# What combo to make with these....



## Mrs. Bubble (Jan 30, 2014)

Hi all. I am gonna try to make perfume today but I am unsure of what to use. I dont have alot of oil so I dont want to just experiment haphazardly. Here is what I have laying around before my next shipment comes from BB. I think it is walking over:

Bergamot EO
Pink Grapefruit EO 
Cubea litsea
Lemongrass EO
Ylang ylang ( I do not love this smell)
Lime EO 
Madagascar FO
Lemon Verbena FO

Can I do anything with these? I need expert nose help  
OH - does anyone put glycerin in their perfumes along with the water and alcohol. Saw a recipe including that.
Thanks guys!


----------



## lsg (Jan 30, 2014)

You have a lot of citrus which are mostly top notes.  
  I just get a dropper a start with top notes, middle and base notes.  Bergamot blends well with citrus and ylang ylang.   Since most of what you have are top notes, may just have to play around with a combination of citrus.  Is the Madagascar FO vanilla or spice?  

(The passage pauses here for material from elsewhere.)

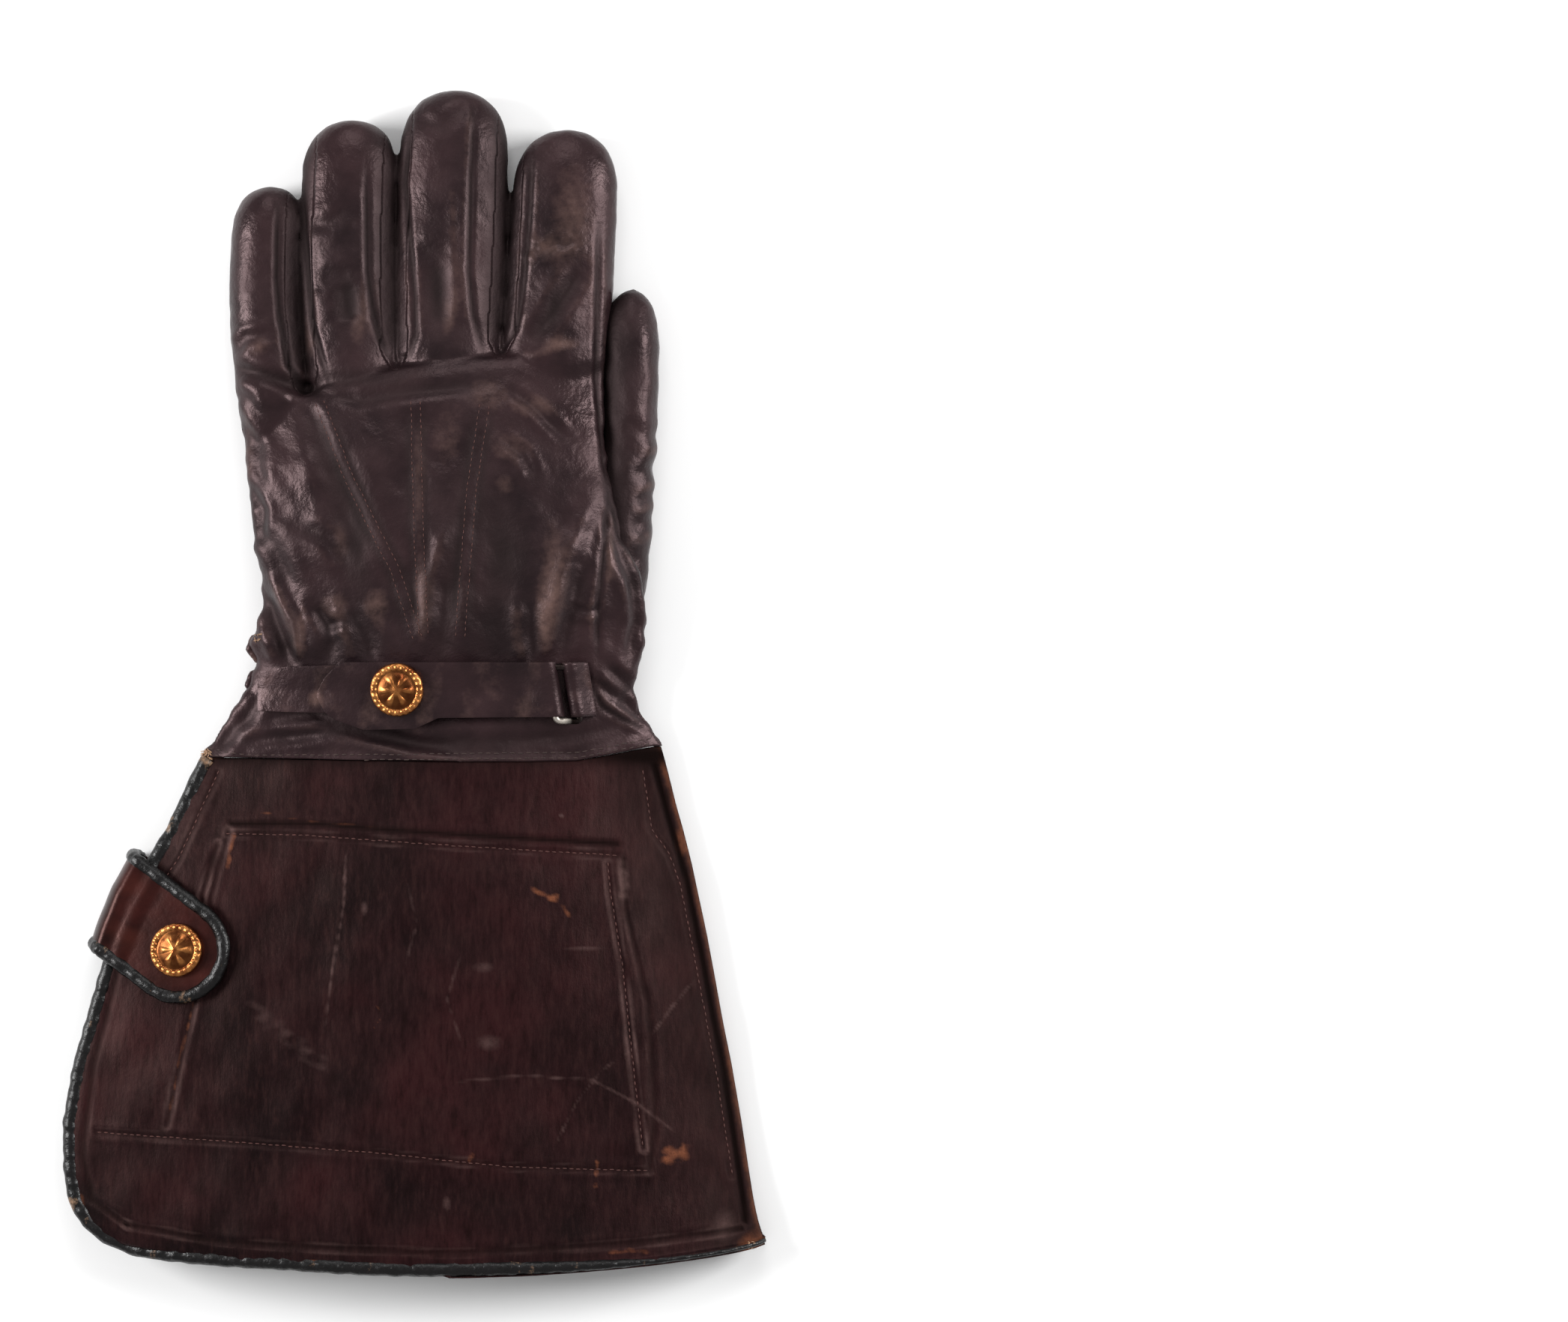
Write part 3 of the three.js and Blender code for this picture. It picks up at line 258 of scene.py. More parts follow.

Here is a link with lot of good info.  Look at the descriptions of each essential oil that you have to see what it blends with.

http://www.naturesgift.com/essential/descriptiona-b.htm


----------



## Mrs. Bubble (Jan 30, 2014)

Thank you. Yes it is alot of citrus but that was just what was on hand and I am in a mood. I understand the top, middle, base notes just wondering if anyone could suggest X,Y,Z combo that would smell great together with these limited smells. I have made CP soap with my ylang and it smelled dreadful and overwhelming so I am not sure I want to douse my self with alot of that lol. 

I am not sure about where the Madagascar came from but it is Crafter's Choice, so whoever supplies that, possibly SMR?

Thanks for the info!

I have Vetiver coming from BB if that helps? Lol


----------



## lsg (Jan 30, 2014)

As I suggested, check the descriptions of each essential oil that you have, on the site I provided.  That site will state each oil blends well with.  Then it is just trial and error.  I am certainly no expert, I just experiment and google "essential oil blends."  You can find some combinations that way.


----------



## AustinStraight (Mar 15, 2014)

Those oils all fade fairly quickly... I've never been a fan of the top-middle-bottom note classification, but most of those oils would be considered top notes.  Ylang-ylang is the longest lasting out of those and it's very strong!  Some other good long-lasting oils are peru balsam, patchouli, cedarwood, sandalwood, and vetiver.   To be honest, it's all about experimentation and what _you _like.  Pick your three favorite oils and come up with something you like, then maybe you could add another oil just to make it a teensy bit more complex.  I think you'll find that oftentimes it's the  simple combinations like patchouli + orange or lemon + lavender that are really pleasant and timeless.

I recommend that you get peru balsam.  It's got kind of a sweet, balsamic, vanilla-ish smell, almost like vanilla with just a titch of frankincense.  It's really nice with citrus - so if you're going for a citrusy perfume, you could start with a 4:1 ratio of grapefruit or lime to peru balsam.  From there, just build up your scent by adding more oils to alter it just a tiny bit.  Maybe a little litsea, or a tiny dab of ylang-ylang.  Be careful with vetiver, it's really easy to use too much of it, just like ylang-ylang.  Interestingly enough, ylang-ylang goes well with vetiver as long as you keep it well-diluted.


----------



## coffeetime (Mar 15, 2014)

Just a note on Peru Balsam: I ordered some from a Canadian supplier which was listed as an EO but it was actually the resin. The resin is prohibited for use in cosmetics by the IFRA as a sensitizer. Only the EO is allowed, which is a clear, thin fluid and that is limited to a low rate of usage. The resin is a viscous dark brown sludge.


----------